Fit a general logistic curve to the data in Example 28.2.1 without variable transformations.

Solution

Once we have the data x, y, we can set up the sum-of-squares function S according to (29.1.3). The parameters are to be represented by the components b(1), b(2), b(3) in some order (I use the order \(M, a, s\)). First, use a mindless guess for initial point, [0; 0; 1]. The orientation of data vectors x, y does not matter here since we no longer make a linear system out of them.

y = [1 1 1 5 8 10 27 44 62 93 101 110 112 115 116 117 118 120];
x = 1:numel(y);  

f = @(x, b) b(1)./(1 + exp(-(x-b(2))/b(3)));     % the model equation
opt = fminsearch(@(b) sum((y - f(x, b)).^2), [0; 0; 1]); % optimal (?) b

t = linspace(min(x), max(x), 1000)';
plot(t, f(t, opt), 'b', x, y, 'r*')
disp(opt)

The two middle lines describe the logic of the method: set up a model as a function of explanatory variable(s) x and parameter(s) b, then minimize the sum of squares of the deviations y - f(x, b). Finally, the optimal (?) values of parameter b are used to plot the best-fitting curve.

The above code fails, as is often the case with multivariable optimization. We should think of a better way to choose the initial point.
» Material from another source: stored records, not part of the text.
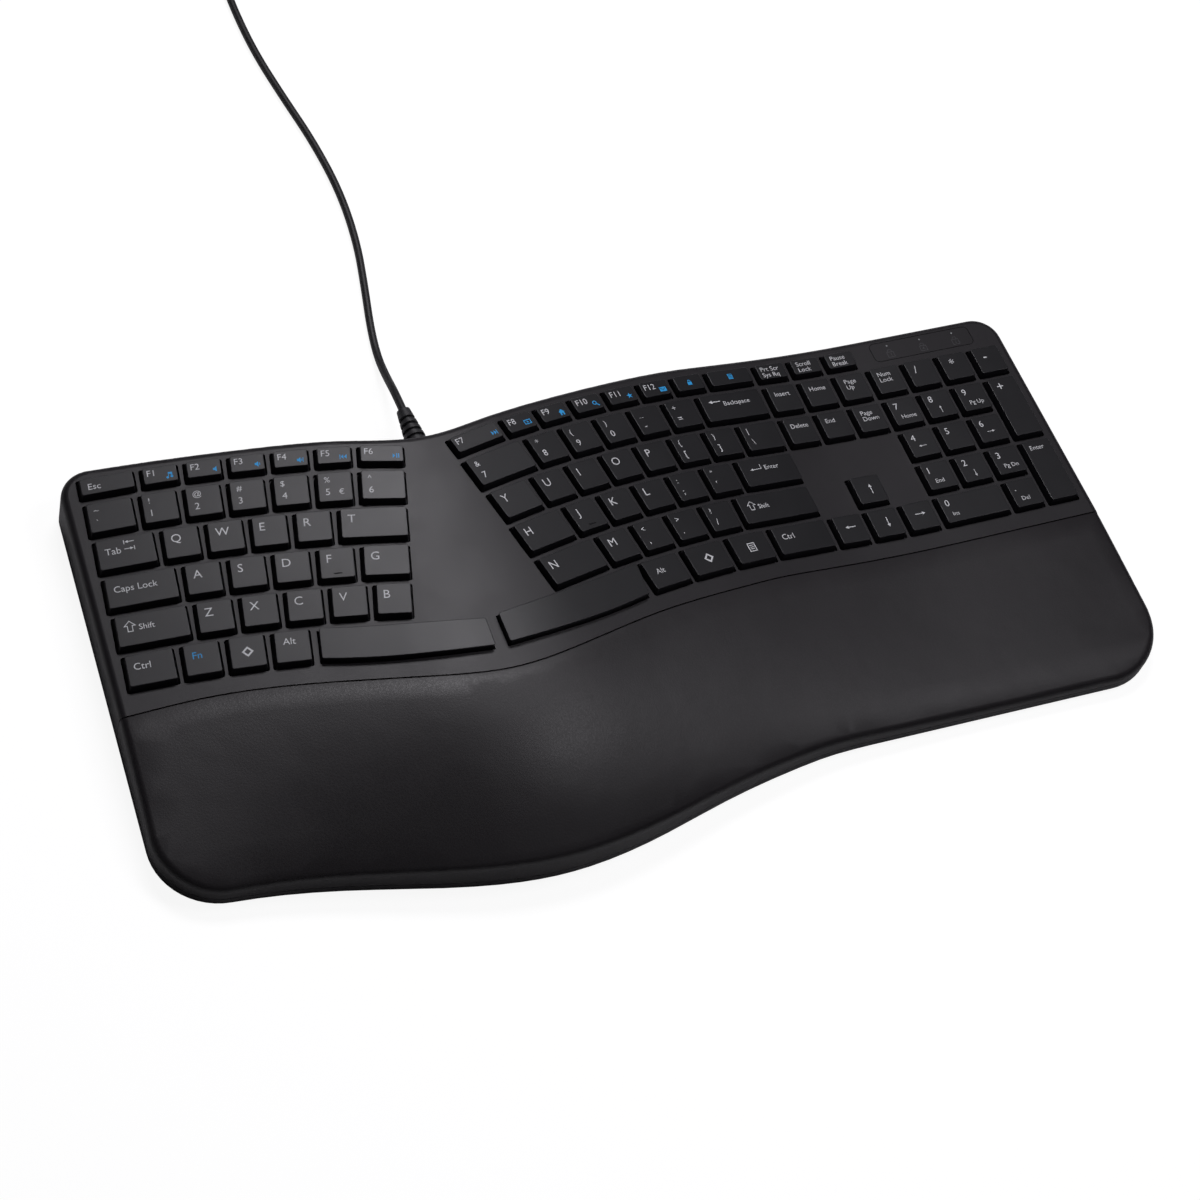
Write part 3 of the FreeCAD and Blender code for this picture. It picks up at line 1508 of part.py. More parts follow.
def rounded_route(points):
    """Straight runs joined by tangent arcs as large as the runs allow."""
    edges = []
    radii = []
    start = points[0]
    for before, corner, after in zip(points, points[1:], points[2:]):
        come = corner - before
        leave = after - corner
        turn = come.getAngle(leave)
        reach = RUN_SHARE * min(come.Length, leave.Length)
        first = corner - V(come).normalize() * reach
        last = corner + V(leave).normalize() * reach
        radius = reach / math.tan(turn / 2)
        radii.append(round(radius, 1))
        inward = V(leave).normalize() - V(come).normalize()
        rise = radius * (1 / math.cos(turn / 2) - 1)
        middle = corner + inward.normalize() * rise
        edges.append(Part.LineSegment(start, first).toShape())
        edges.append(Part.Arc(first, middle, last).toShape())
        start = last
    edges.append(Part.LineSegment(start, points[-1]).toShape())
    return Part.Wire(edges), radii


def swept_tube(wire, start, heading):
    profile = Part.Wire(Part.Circle(start, heading, cord_radius).toShape())
    return wire.makePipeShell([profile], True, False)


def cable():
    wire, radii = rounded_route(CORD_ROUTE)
    heading = CORD_ROUTE[1] - CORD_ROUTE[0]
    tube = swept_tube(wire, CORD_ROUTE[0], heading)
    plain = math.pi * cord_radius ** 2 * wire.Length
    print("cable radii", radii)
    print("cable length %.1f volume share %.4f" % (wire.Length, tube.Volume / plain))
    return tube, wire.Length


def spiral_spot(turn):
    """Place and heading on the coil's line, clockwise, after a number of turns."""
    climb_start = turns
    climb_end = turns + 0.5
    if turn <= climb_start:
        radius = outer_turn - coil_pitch * turn
        z = low_layer
        rate = -coil_pitch
    elif turn < climb_end:
        radius = inner_turn
        z = low_layer + coil_pitch * (turn - climb_start) / 0.5
        rate = 0.0
    else:
        radius = inner_turn + coil_pitch * (turn - climb_end)
        z = high_layer
        rate = coil_pitch
    if turn in (0, 2 * turns + 0.5):
        rate = 0.0
    angle = math.pi - 2 * math.pi * turn
    spot = V(coil_x + radius * math.cos(angle), coil_y + radius * math.sin(angle), z)
    swing = -2 * math.pi
    heading = V(rate * math.cos(angle) - radius * math.sin(angle) * swing,
                rate * math.sin(angle) + radius * math.cos(angle) * swing, 0)
    return spot, heading.normalize()


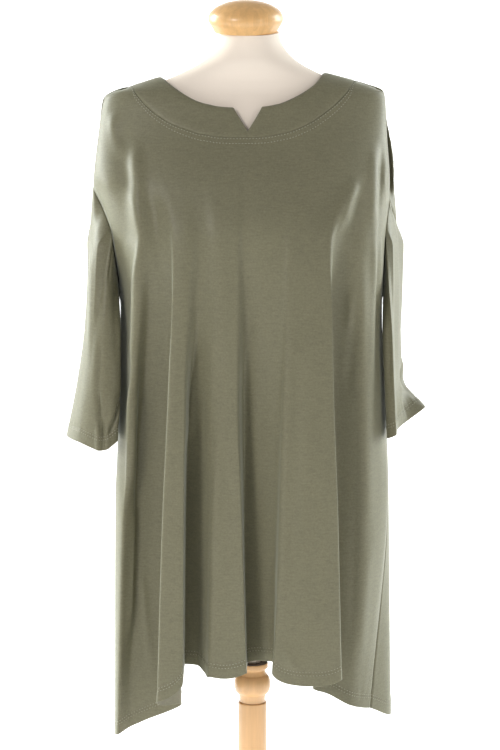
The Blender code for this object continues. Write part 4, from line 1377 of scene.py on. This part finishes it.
def paper_material():
    """White paper that glows a little."""
    paper, tree, shader, bump = blank_material("white_paper")
    place = add_node(tree, "ShaderNodeTexCoord").outputs["Object"]
    fibre = noise(tree, place, Scale=40.0, Detail=3.0)
    tree.links.new(fibre, bump.inputs["Height"])
    bump.inputs["Strength"].default_value = 0.05
    shader.inputs["Base Color"].default_value = (0.92, 0.92, 0.92, 1)
    shader.inputs["Roughness"].default_value = 0.9
    shader.inputs["Emission Color"].default_value = (1, 1, 1, 1)
    shader.inputs["Emission Strength"].default_value = studio().glow
    return paper


def paper_sweep():
    """The paper under and behind the object."""
    bm = bmesh.new()
    bmesh.ops.create_grid(bm, x_segments=8, y_segments=48, size=1.0)
    quarter = SWEEP_RADIUS * math.pi / 2
    for vert in bm.verts:
        run = SWEEP_FRONT + SWEEP_LENGTH * (vert.co.y + 1) / 2
        angle = max(0.0, min(run - SWEEP_FLAT_END, quarter)) / SWEEP_RADIUS
        rise = max(0.0, run - SWEEP_FLAT_END - quarter)
        flat = min(run, SWEEP_FLAT_END)
        vert.co = (vert.co.x * SWEEP_HALF_WIDTH, flat + SWEEP_RADIUS * math.sin(angle),
                   SWEEP_RADIUS * (1 - math.cos(angle)) + rise)
    mesh = bpy.data.meshes.new("sweep")
    bm.to_mesh(mesh)
    bm.free()
    mesh.shade_smooth()
    mesh.materials.append(paper_material())
    sweep = bpy.data.objects.new("sweep", mesh)
    bpy.context.scene.collection.objects.link(sweep)


def studio_lights():
    """The even white surround, a light on each side in front and one on each side behind."""
    world = bpy.data.worlds.new("white_surround")
    bpy.context.scene.world = world
    world.use_nodes = True
    background = world.node_tree.nodes["Background"]
    background.inputs["Color"].default_value = (1, 1, 1, 1)
    background.inputs["Strength"].default_value = studio().sky
    warm, cool = (1, 0.98, 0.95), (0.95, 1, 0.97)
    rim = studio().rim_power
    studio_light("key", (-3.0, -4.2, 3.2), (1.3, 1.6), studio().key_power, warm)
    studio_light("fill", (3.6, -3.8, 2.4), (1.5, 2.0), studio().fill_power, warm)
    studio_light("rim_right", (-3.1, 1.5, 2.3), (1.6, 2.6), rim, cool)
    studio_light("rim_left", (3.1, 1.5, 2.3), (1.6, 2.6), 0.7 * rim, cool)


def studio_camera():
    """The camera at the photo's place."""
    scene = bpy.context.scene
    data = bpy.data.cameras.new("camera")
    data.lens = studio().lens
    data.sensor_width = SENSOR_WIDTH
    data.clip_end = 100
    camera = bpy.data.objects.new("camera", data)
    camera.location = (CAMERA_X, -studio().camera_distance, studio().camera_height)
    camera.rotation_euler = (math.pi / 2 - studio().camera_tilt, 0, 0)
    scene.collection.objects.link(camera)
    scene.camera = camera
    scene.view_settings.view_transform = "Standard"


class STUDIO_OT_stage(bpy.types.Operator):
    """Makes the pale sweep, the lights and the camera"""
    bl_idname = "studio.stage"
    bl_label = "Studio"

    def execute(self, context):
        paper_sweep()
        studio_lights()
        studio_camera()
        return {"FINISHED"}


# The add-on

class TUNIC_PT_panel(bpy.types.Panel):
    """Lists the tunic's pieces and their sizes"""
    bl_idname = "TUNIC_PT_panel"
    bl_label = "Tunic"
    bl_space_type = "VIEW_3D"
    bl_region_type = "UI"
    bl_category = "Tunic"

    def draw(self, context):
        scene = context.scene
        groups = ((scene.tunic_settings, TUNIC_STEPS), (scene.form_settings, FORM_STEPS),
                  (scene.stand_settings, STAND_STEPS), (scene.studio_settings, STUDIO_STEPS))
        for settings, steps in groups:
            box = self.layout.box()
            for name in settings.bl_rna.properties.keys():
                if name not in ("rna_type", "name"):
                    box.prop(settings, name)
            for step in steps:
                box.operator(step.bl_idname)


TUNIC_STEPS = (TUNIC_OT_body, TUNIC_OT_sleeves, TUNIC_OT_neckband, TUNIC_OT_stitching)
FORM_STEPS = (FORM_OT_torso,)
STAND_STEPS = (STAND_OT_cap, STAND_OT_collar, STAND_OT_post, STAND_OT_base)
STUDIO_STEPS = (STUDIO_OT_stage,)
SETTINGS = (TunicSettings, FormSettings, StandSettings, StudioSettings)
CLASSES = SETTINGS + TUNIC_STEPS + FORM_STEPS + STAND_STEPS + STUDIO_STEPS + (TUNIC_PT_panel,)


def register():
    for made in CLASSES:
        bpy.utils.register_class(made)
    bpy.types.Scene.tunic_settings = PointerProperty(type=TunicSettings)
    bpy.types.Scene.form_settings = PointerProperty(type=FormSettings)
    bpy.types.Scene.stand_settings = PointerProperty(type=StandSettings)
    bpy.types.Scene.studio_settings = PointerProperty(type=StudioSettings)


def unregister():
    del bpy.types.Scene.studio_settings
    del bpy.types.Scene.stand_settings
    del bpy.types.Scene.form_settings
    del bpy.types.Scene.tunic_settings
    for made in reversed(CLASSES):
        bpy.utils.unregister_class(made)


def main():
    register()
    bpy.ops.tunic.body()
    bpy.ops.tunic.sleeves()
    bpy.ops.tunic.neckband()
    bpy.ops.tunic.stitching()
    bpy.ops.form.torso()
    bpy.ops.stand.cap()
    bpy.ops.stand.collar()
    bpy.ops.stand.post()
    bpy.ops.stand.base()
    bpy.ops.studio.stage()


if __name__ == "__main__":
    main()
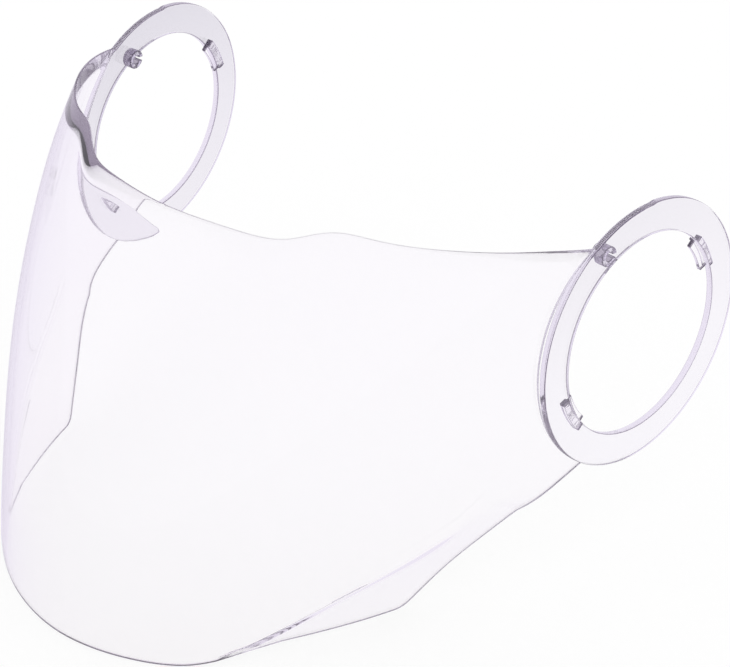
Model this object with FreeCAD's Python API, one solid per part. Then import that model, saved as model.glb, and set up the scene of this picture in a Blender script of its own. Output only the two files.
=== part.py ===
import FreeCAD, Part
import math
import os
from FreeCAD import Vector

# Clear visor for an open-face motorcycle helmet, in millimetres and degrees.
# While it is modelled the origin is midway between the centres of the two arm rings. X runs to the
# wearer's left, -Y to the front and +Z up. At the end the visor is pitched and lifted so that its
# chin edge and its two rear corners stand on z = 0, centred over the origin.

# Arm rings that turn round the helmet's side pods
pivot_span = 238.1
ring_radius = 50.0
ring_band = 12.1
ring_thickness = 2.6
ring_face_proud = 1.3
ring_splay_deg = 5.2
ring_lean_deg = 2.2
ring_edge_bevel = 0.4

# Curved shield, lofted through level sections from the chin up to the brow
shield_ear_proud = 0.95
shield_wall = 2.2
chin_depth = 172.5
brow_depth = 107.5
base_margin = 2.8
crown_margin = 3.2
level_height_shares = (0.0, 0.29, 0.516, 0.71, 0.871, 1.0)
level_depth_shares = (1.0, 0.9, 0.667, 0.439, 0.22, 0.0)
level_width_shares = (0.992, 1.003, 1.005, 1.002, 0.992, 0.992)
level_squareness_shares = (0.96, 0.93, 0.99, 0.995, 0.955, 0.855)
points_per_side = 7

# Top edge in side view: a low hump over each temple and a straight brow between them
top_join_rise = 44.0
hump_rise = 56.8
dip_rise = 53.3
top_edge_rise = 54.9
top_edge_depth_shares = (-0.1, 0.25, 0.36, 0.525, 0.665, 0.78, 0.83, 0.882, 0.965, 1.008, 1.045)
top_climb_shares = (-0.6, 0.0, 0.22, 0.47, 0.67, 0.89)
hump_fall_share = 0.29
brow_climb_share = 0.55

# Bevel that thins the wall from its inner side along the whole top edge
brow_bevel_reach = 8.5
brow_edge_wall = 0.7
brow_stations = 33

# Bottom edge in side view: down from the ring to a corner, then level, then down to the chin
corner_back = 88.1
corner_drop = 86.2
corner_round = 7.0
chin_edge_drop = 92.2
chin_step_drop = 84.4
chin_step_share = 0.7594
jaw_back_shares = (0.0, 0.34, 0.51, 0.675, 0.81)
jaw_drop_shares = (0.36, 0.479, 0.549, 0.652, 0.78)
chin_back_shares = (0.0, 0.15, 0.35, 0.6, 0.85)
chin_fall_shares = (0.0, 0.12, 0.36, 0.88, 1.0)

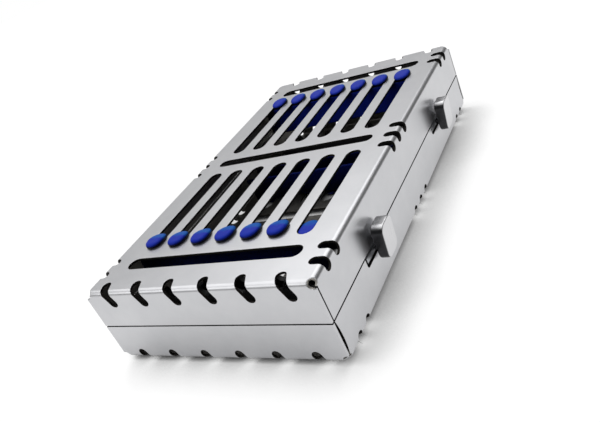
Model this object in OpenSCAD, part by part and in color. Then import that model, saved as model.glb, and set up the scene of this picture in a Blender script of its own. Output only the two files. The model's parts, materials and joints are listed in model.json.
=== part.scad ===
// Instrument cassette: a slotted stainless case that keeps a row of dental hand
// instruments together while they are washed and sterilised. The lid swings on two
// hinges, two finger latches hold it shut, and soft rails grip the instruments.
// Millimetres, Z up. The origin lies on the resting surface under the middle of the
// case. The length runs along Y, the hinges are on the -X side, the latches on +X.

/* [Case] */
// Width of the case, from the hinge side to the latch side
case_w = 100; // [90:1:140]
// Length of the case
case_l = 179; // [170:1:240]
// Thickness of the pressed steel sheet
sheet = 1; // [0.7:0.05:1.2]
// Outer radius of the bend between a plate and its walls
bend_r = 2; // [1.6:0.1:3]
// Height of the base, from the underside of its floor to its rim
base_h = 16.3; // [15:0.1:22]
// Height of the lid, from its top face to its rim
lid_h = 16.3; // [14.5:0.1:22]
// Gap between the two rims when the case is shut
rim_gap = 0.3; // [0.2:0.05:0.6]
// Open seam between the walls at each lid corner
lid_seam = 0.5; // [0.2:0.1:1]
// Open seam between the walls at each base corner
base_seam = 0.5; // [0.2:0.1:1]
// How far the base seam bows open half way up
seam_bow = 0.8; // [0.4:0.1:1.2]
// Radius of the round relief that opens each bent corner
relief_r = 2.3; // [1.8:0.1:2.8]

/* [Slots in the plates] */
// Width of the long slots
slot_w = 6.4; // [4.5:0.1:7]
// Distance between the long slots, centre to centre
slot_pitch = 11.6; // [10.5:0.1:14]
// Least steel left between the outermost long slot and the side of the case
slot_side = 11; // [8:0.5:14]
// Distance from the middle of the case to the inner ends of the long slots
slot_start = 9; // [7:0.5:13]
// Distance from the end of the case to the outer ends of the long slots
slot_end = 25.5; // [24:0.5:32]
// Width of the cross slot near each end
cross_w = 6.4; // [4:0.1:8]
// Distance from the end of the case to the middle of the end cross slot
cross_end = 16.5; // [13:0.5:19]
// Width of the cross slot in the middle
mid_cross_w = 5.5; // [4:0.1:8]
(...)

For example, the first parameter \(M\) is the carrying capacity, and this is clearly at least as large as 120. The second parameter is the \(x\)-coordinate of its center which looks like 10. And the third parameter is about a tenth of the horizontal span of the non-flat part, maybe 2. An initial point like [120; 10; 2] does the job. Note that the fit is much better than what we achieved in Example 28.2.1.

The fminsearch optimization includes limits on the number of function evaluations, and on the number of iterations that it can do before stopping. If you get a warning that the process stopped because of these limits, try increasing them. For example,

options = optimset('MaxFunEvals', 10000, 'MaxIter', 10000);
opt = fminsearch(..., options);

The first line creates a “structure” (which would be called a “dictionary” in some languages) which records the options for the optimization algorithm.